Enough of the Southeastern Indians became convinced of the destructiveness of the slave trade that many of them united against the settlers in the Yamassee War of 1715. That rebellion and the fact that it was more profitable to import African slaves led to a diminishing of the slave trade and an emphasis on the deer skin trade.
The Creeks, like most of the coalescent tribes, kept much of the day-to-day lifestyle and structure of their Mississippian ancestors. The top of the social pyramid was gone, but the rest of the society knitted itself back together as best it could, with leadership usually going to people with privileged access to European trade goods.
The old mound-building ways were not just abandoned. They were forgotten "...less than 100 years after their formation into coalescent societies, the descendents of Mississippian peoples could not remember who built some of the mounds, and they had little memory of the former significance of the mounds."

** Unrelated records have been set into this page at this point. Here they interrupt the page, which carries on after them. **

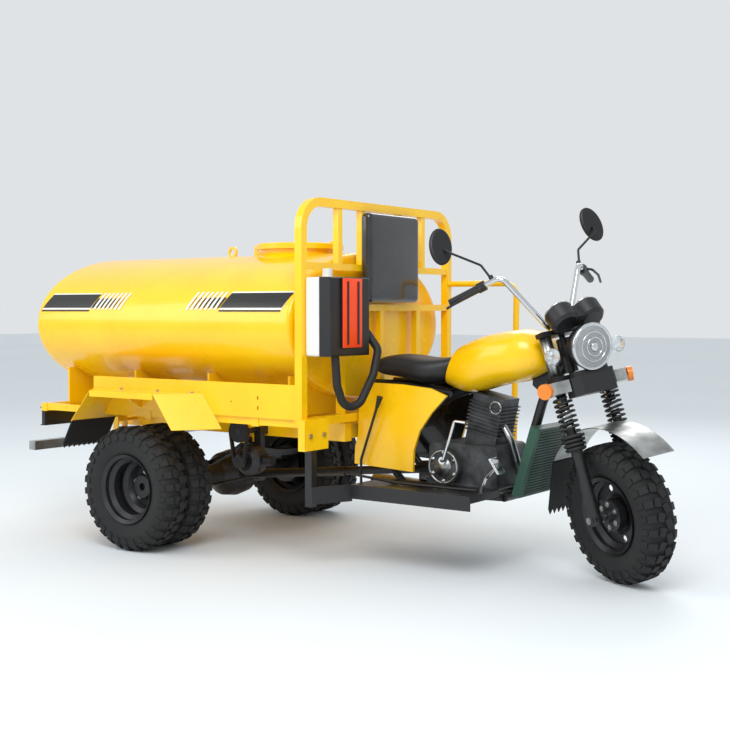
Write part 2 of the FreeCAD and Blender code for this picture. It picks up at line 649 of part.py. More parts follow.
def foot_brake():
    arm = tube([(880, -232, BOARD_Z), (905, -232, 420), (962, -250, 470)], 7, 24)
    pad = block(-38, 38, -30, 30, -6, 6)
    pad = pad.makeFillet(4, pad.Edges)
    pad.Placement = FreeCAD.Placement(V(966, -252, 476), Rotation(V(0, 1, 0), 55))
    return joined(arm, pad)


def kick_starter():
    lever = tube([(662, -172, 470), (662, -200, 470), (680, -212, 472), (742, -222, 648), (800, -226, 644)], 7, 12)
    return joined(lever, rod((662, -172, 470), (662, -196, 470), 16))


def hand_lever():
    stem = tube([(262, -236, 330), (262, -236, 450), (362, -248, 706)], 6, 60)
    knob = Part.makeCone(8, 14, 52, V(356, -247, 690), V(100, -12, 256))
    foot = block(240, 284, -262, -212, 306, 340)
    link = block(240, 284, -262, -CRADLE_Y + 4, 306, 318)
    return joined(stem, knob, foot, link)


def tail_light_board():
    back = block(-1508, -1485, -570, 570, 532, 626)
    lips = [block(-1520, -1508, -570, 570, z, z + 5) for z in (532, 621)]
    return joined(back, *lips)


def rear_bumper():
    bar = block(-1520, -1474, -643, 643, 413, 458)
    drops = [block(-1484, -1476, s * RAIL_Y - 20, s * RAIL_Y + 20, 440, 532) for s in (-1, 1)]
    return joined(bar, *drops)


# --- steering, built with the steering axis along local Z and the axle at (AXLE_AHEAD, 0, 0) ---
def steering_placement():
    ahead = V(math.cos(math.radians(RAKE)), 0, math.sin(math.radians(RAKE)))
    foot = V(FRONT_AXLE_X, 0, FRONT_AXLE_Z) - ahead * AXLE_AHEAD
    return FreeCAD.Placement(foot, Rotation(V(0, 1, 0), -RAKE))


def steer_point(x, y, z):
    """A point of the steering's own axes, straight ahead, in the vehicle's frame."""
    return tuple(steering_placement().multVec(V(x, y, z)))


def steered(shape):
    turn = FreeCAD.Placement(V(0, 0, 0), Rotation(V(0, 0, 1), STEER_TURN))
    return shape.transformed(steering_placement().multiply(turn).toMatrix(), True)


def fork_leg(y):
    x = AXLE_AHEAD
    lower = rod((x, y, -26), (x, y, SPRING_LOW - 8), FORK_LEG_R)
    lug = rod((x, y - 15, 0), (x, y + 15, 0), 24)
    stanchion = rod((x, y, SPRING_LOW - 20), (x, y, CROWN_LOW), FORK_TUBE_R)
    shroud = rod((x, y, SPRING_HIGH), (x, y, CROWN_HIGH), SHROUD_R)
    bore = rod((x, y - 40, 0), (x, y + 40, 0), 8)
    return joined(lower, lug, stanchion, shroud).cut(bore)


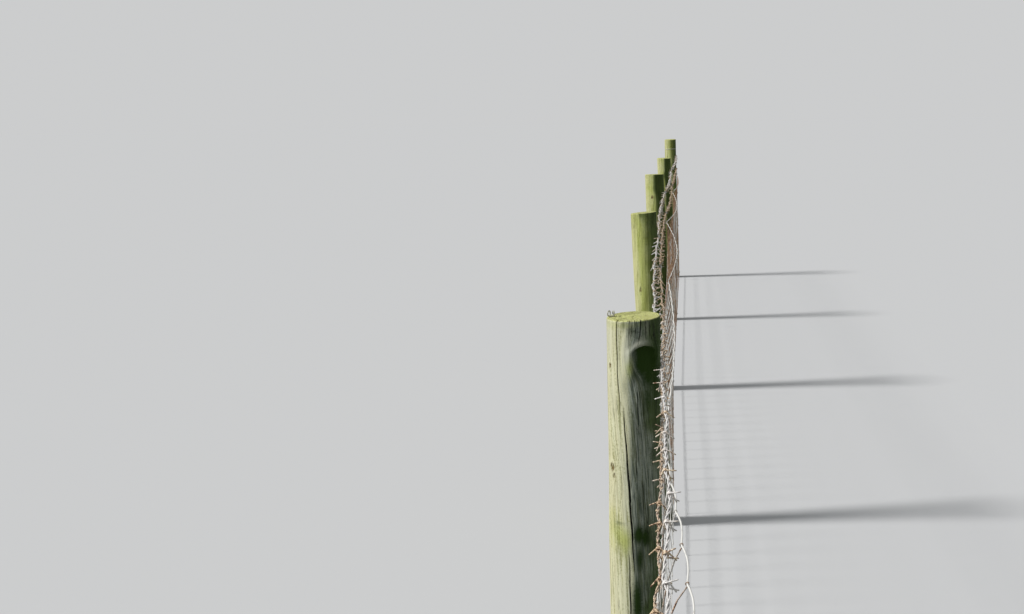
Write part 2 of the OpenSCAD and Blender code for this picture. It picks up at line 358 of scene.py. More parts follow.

The book has a good summary of what is known about how the coalescent societies formed. "The Catawbas, who coalesced in the territory of the old Cofitachequi, absorbed people from shattered societies in present-day North Carolina, South Carolina, and Piedmont Virginia. The Chickasaws coalesced near Tupelo, Mississppi, just north of the territory of the Mississippian Period province on Chicaza.(...)The Choctaws coalesced in the great bend of the upper Pearl River, in Mississippi, in an area that previously had very little population, absorbing peoples from the Yazoo Basin and the east."
The formation of the Creeks was fairly complex. They were formed primarily from three proto-historic provinces, Abihka province, Tallapoosa province, and Apalachicola province. Those provinces can very tentatively be tied back to chiefdoms and cultures that were around when DeSoto went through the southeast. Abihka was apparently formed mostly by descendents of the Coosa chiefdom that DeSoto encountered. They moved to the fringes of their territory, joined a group known only from their archaeological remains, and drew in refugees from surrounding societies, including people as diverse as Shawnees and Natchez. The other Creek provinces came from similar complex mixes of survivors of various chiefdoms and refugees.
I'm interested in this period primarily from an alternate history point of view. The significance of all of this is that if you want to be historically accurate you can't just look at a map of major Indian tribes and say things like, "Oh, if X group of Europeans settled here they would have run into the Creeks, Chickasaws, or Choctaws." If you have a different timing or a different placement of European settlements, or a different emphasis coming out of those European settlements, none of those tribes would have existed as political/military entities. This book does a good job of pointing that out.